##### Data block #####
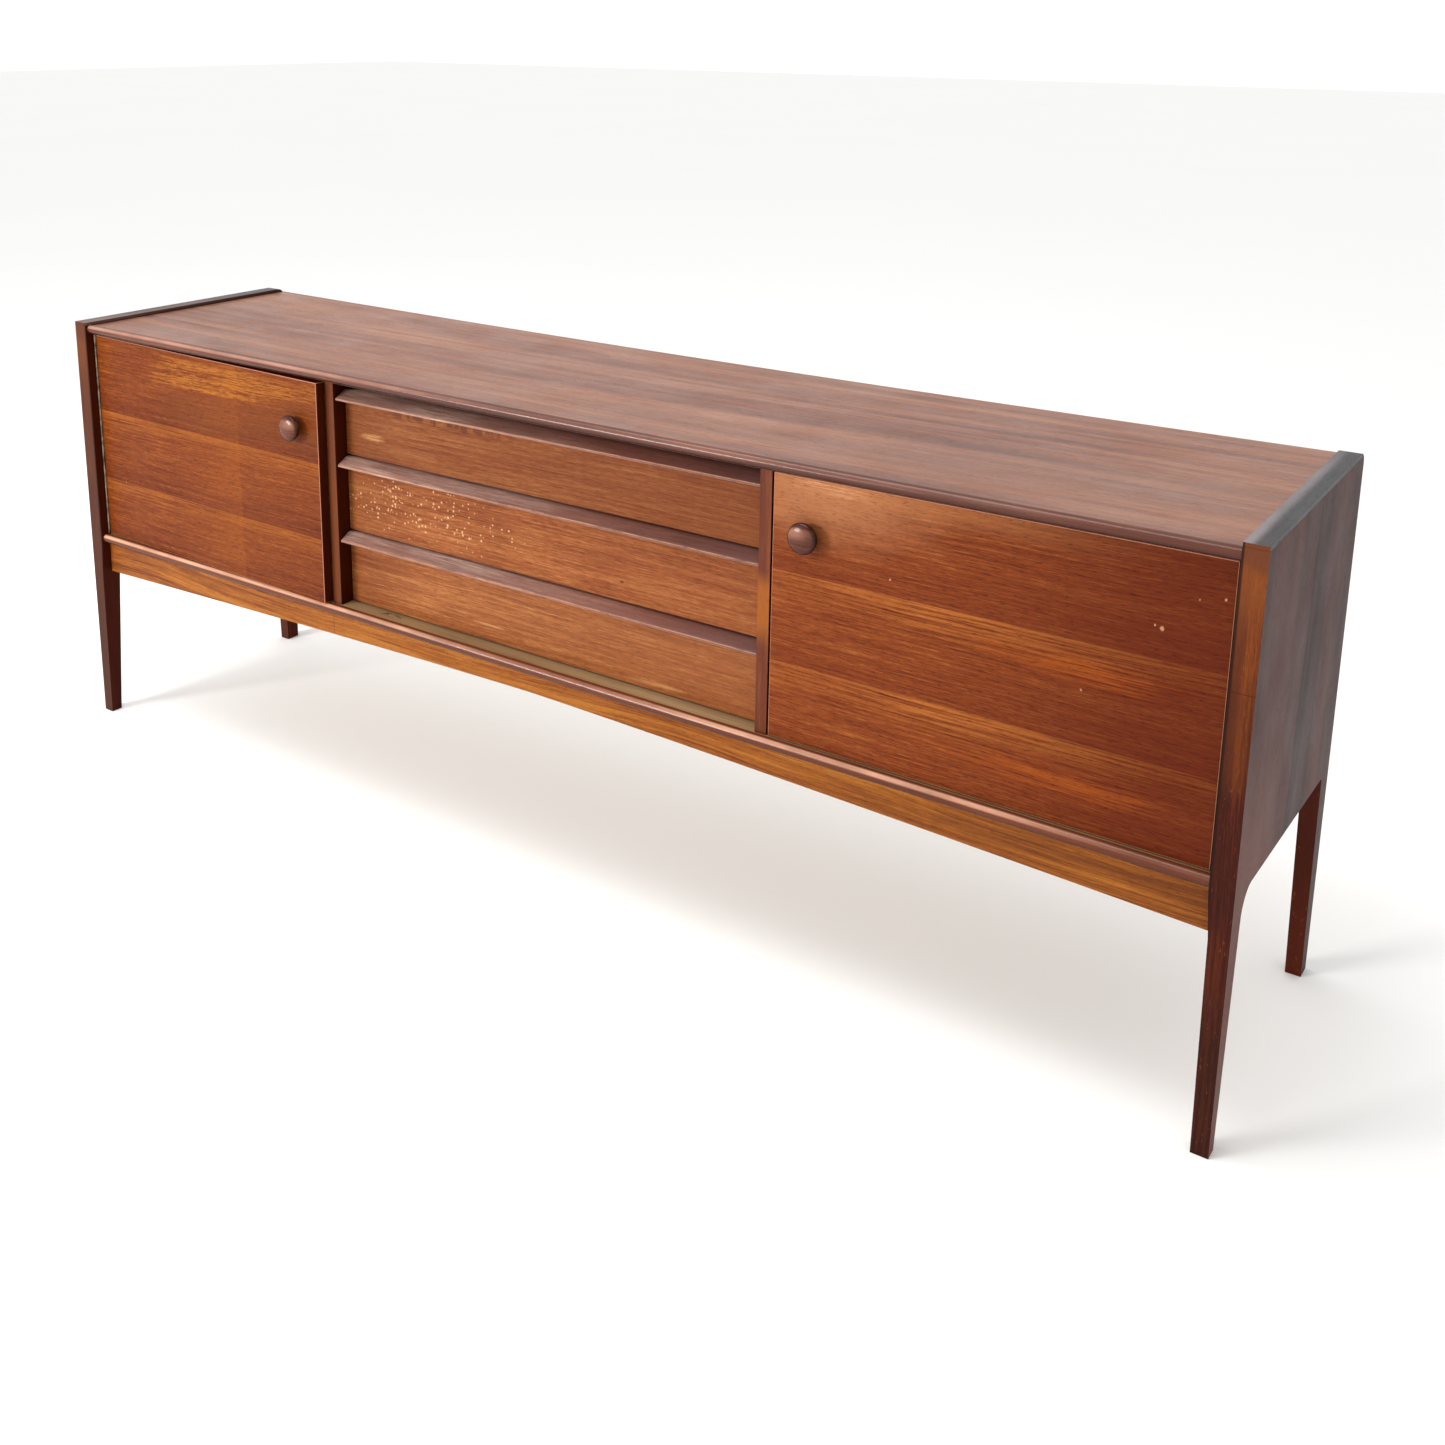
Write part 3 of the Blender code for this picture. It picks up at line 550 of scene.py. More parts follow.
def sunk_by(f):
    """How far the front of the top has sunk, as nodes."""
    share = f.maths("MAXIMUM", f.times(f.add(f.x, TOP_HALF), 0.5 / TOP_HALF), 0.0)
    wave = f.maths("SINE", f.times(f.maths("POWER", share, SAG_SKEW), math.pi))
    return f.add(f.times(share, SAG_SLOPE), f.times(wave, SAG_FRONT))


def dark_wood(name, gloss, seed, tint, sheen=0.4, worn=0.0, rounded=None, pale=None, right=0.0):
    """Dark solid teak of the mouldings and of worn edges; worn is how pale it has gone.

    Rounded gives the lowest and highest z of a half-round with a painted highlight, partly real
    rubbing, on its shoulder in the colour pale, and painted shade underneath; right is how
    strong that painted highlight is on its right half.
    """
    f = Wood(name, "x", "z", 0.8, seed).grain()
    colour = f.ramp(f.figure_value(0.5, 0.5, 0.3, 0.7), (66, 32, 22), (90, 48, 34), (118, 70, 50))
    if worn > 0.0:
        rubbed = f.noise(f.stretched(30.0, 120.0, 120.0), 4.0, 0.7)
        share = f.rise(rubbed, 0.62 - worn * 0.35, 0.90 - worn * 0.35)
        colour = f.mix(share, colour, rgb(158, 112, 88))
    if rounded is not None:
        low, high = rounded
        height = f.add(f.z, sunk_by(f)) if rounded == MOULDING_TOP else f.z
        up = f.times(f.minus(height, low), 1.0 / (high - low))
        # painted shade on the underside of the half-round
        painted_underside_shade = f.rise(up, 0.52, 0.22)
        colour = f.over(colour, painted_underside_shade, 0.65, 44, 20, 14)
        # painted highlight on the shoulder, partly real rubbing
        shoulder = f.times(f.rise(up, 0.58, 0.76), f.rise(up, 0.97, 0.87))
        patchy = f.noise(f.scaled(5.0, 0.0, 0.0), 3.0, 0.7)
        # the painted highlight varies along X with where the light falls
        left = f.rise(f.x, 0.05, -0.45, 0.25, 1.0)
        along_x = f.maths("MAXIMUM", left, f.rise(f.x, 0.0, 0.40, 0.0, right))
        along_x = f.times(along_x, f.rise(f.x, 0.90, 0.66, 0.15, 1.0))
        share = f.times(f.times(shoulder, f.rise(patchy, 0.30, 0.62, 0.45, 1.0)), along_x)
        colour = f.mix(f.times(share, 0.60), colour, pale)
    return f.closed(f.tinted(colour, 0.3), gloss, 0.12, 0.00004, sheen=sheen, tint=tint)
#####
The problem: Reproduce each line verbatim.

Response to this task:
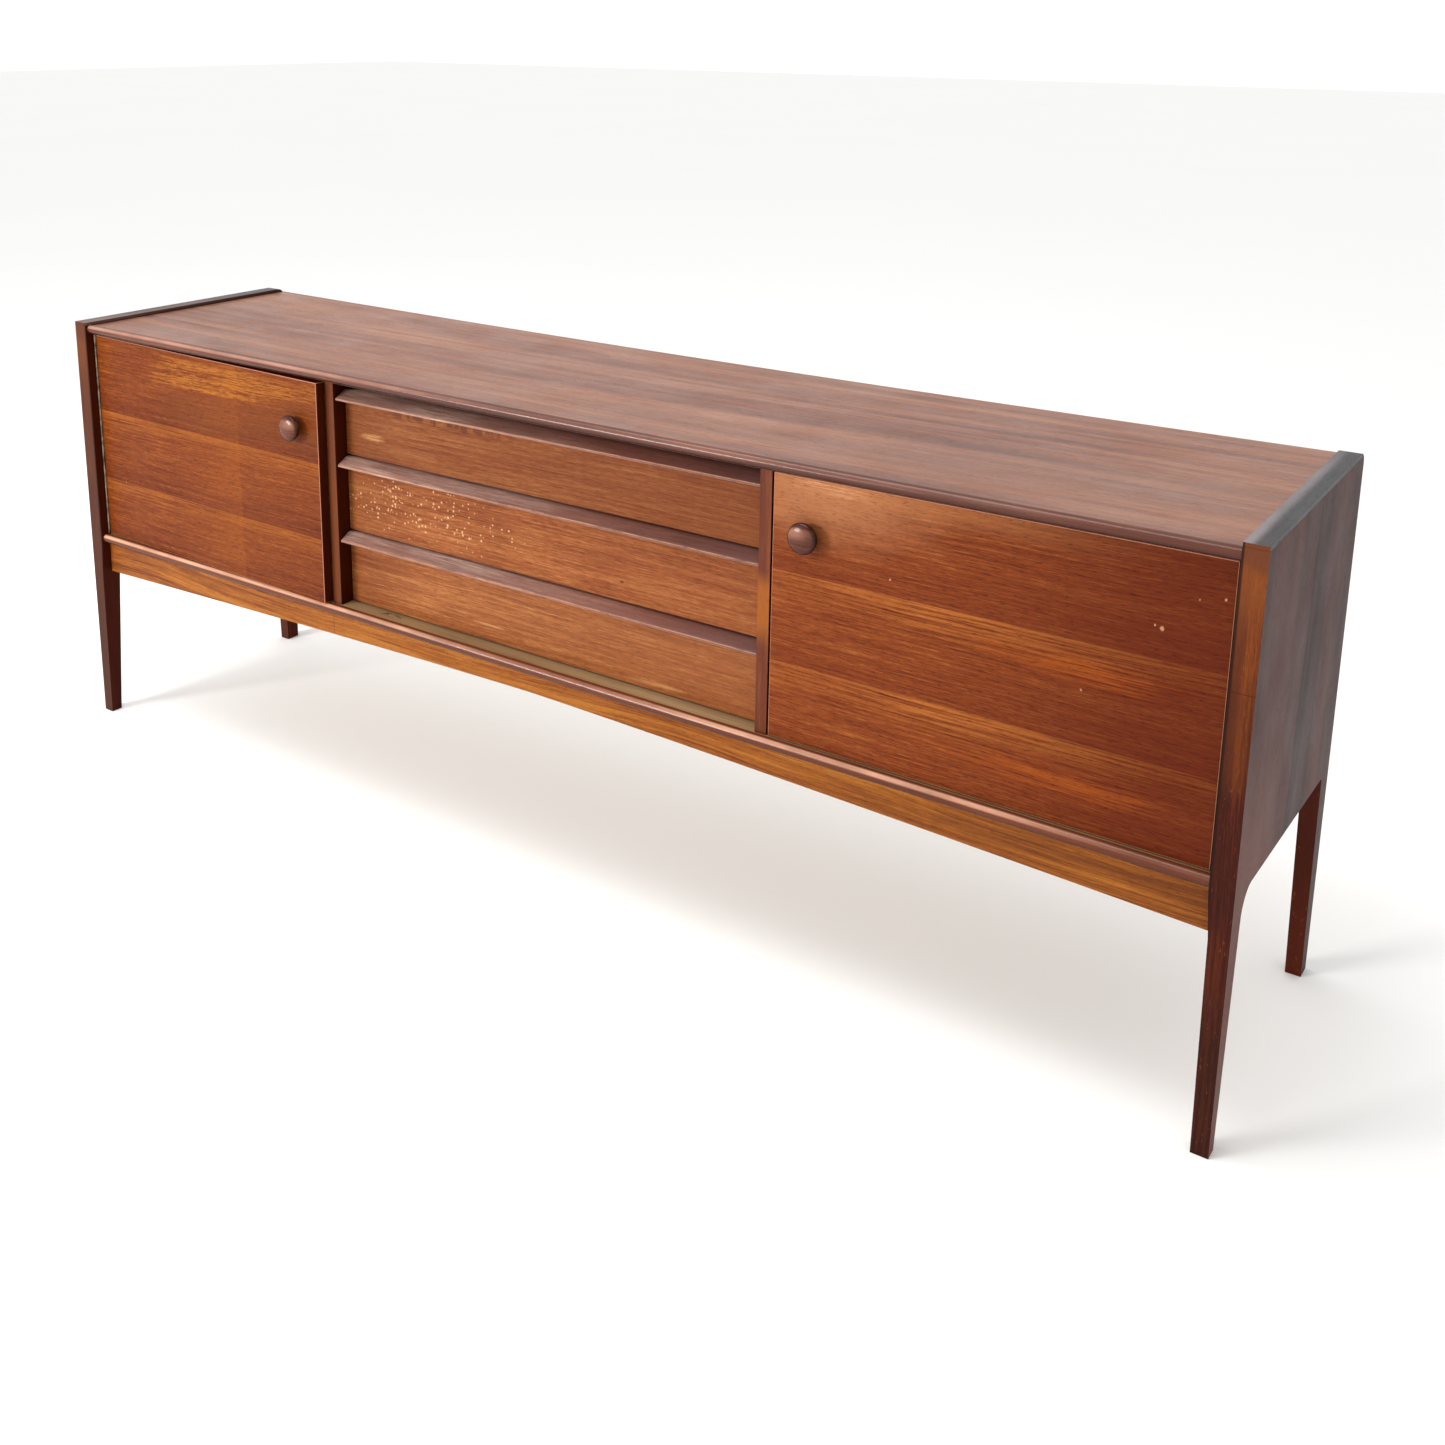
Write part 3 of the Blender code for this picture. It picks up at line 550 of scene.py. More parts follow.
def sunk_by(f):
    """How far the front of the top has sunk, as nodes."""
    share = f.maths("MAXIMUM", f.times(f.add(f.x, TOP_HALF), 0.5 / TOP_HALF), 0.0)
    wave = f.maths("SINE", f.times(f.maths("POWER", share, SAG_SKEW), math.pi))
    return f.add(f.times(share, SAG_SLOPE), f.times(wave, SAG_FRONT))


def dark_wood(name, gloss, seed, tint, sheen=0.4, worn=0.0, rounded=None, pale=None, right=0.0):
    """Dark solid teak of the mouldings and of worn edges; worn is how pale it has gone.

    Rounded gives the lowest and highest z of a half-round with a painted highlight, partly real
    rubbing, on its shoulder in the colour pale, and painted shade underneath; right is how
    strong that painted highlight is on its right half.
    """
    f = Wood(name, "x", "z", 0.8, seed).grain()
    colour = f.ramp(f.figure_value(0.5, 0.5, 0.3, 0.7), (66, 32, 22), (90, 48, 34), (118, 70, 50))
    if worn > 0.0:
        rubbed = f.noise(f.stretched(30.0, 120.0, 120.0), 4.0, 0.7)
        share = f.rise(rubbed, 0.62 - worn * 0.35, 0.90 - worn * 0.35)
        colour = f.mix(share, colour, rgb(158, 112, 88))
    if rounded is not None:
        low, high = rounded
        height = f.add(f.z, sunk_by(f)) if rounded == MOULDING_TOP else f.z
        up = f.times(f.minus(height, low), 1.0 / (high - low))
        # painted shade on the underside of the half-round
        painted_underside_shade = f.rise(up, 0.52, 0.22)
        colour = f.over(colour, painted_underside_shade, 0.65, 44, 20, 14)
        # painted highlight on the shoulder, partly real rubbing
        shoulder = f.times(f.rise(up, 0.58, 0.76), f.rise(up, 0.97, 0.87))
        patchy = f.noise(f.scaled(5.0, 0.0, 0.0), 3.0, 0.7)
        # the painted highlight varies along X with where the light falls
        left = f.rise(f.x, 0.05, -0.45, 0.25, 1.0)
        along_x = f.maths("MAXIMUM", left, f.rise(f.x, 0.0, 0.40, 0.0, right))
        along_x = f.times(along_x, f.rise(f.x, 0.90, 0.66, 0.15, 1.0))
        share = f.times(f.times(shoulder, f.rise(patchy, 0.30, 0.62, 0.45, 1.0)), along_x)
        colour = f.mix(f.times(share, 0.60), colour, pale)
    return f.closed(f.tinted(colour, 0.3), gloss, 0.12, 0.00004, sheen=sheen, tint=tint)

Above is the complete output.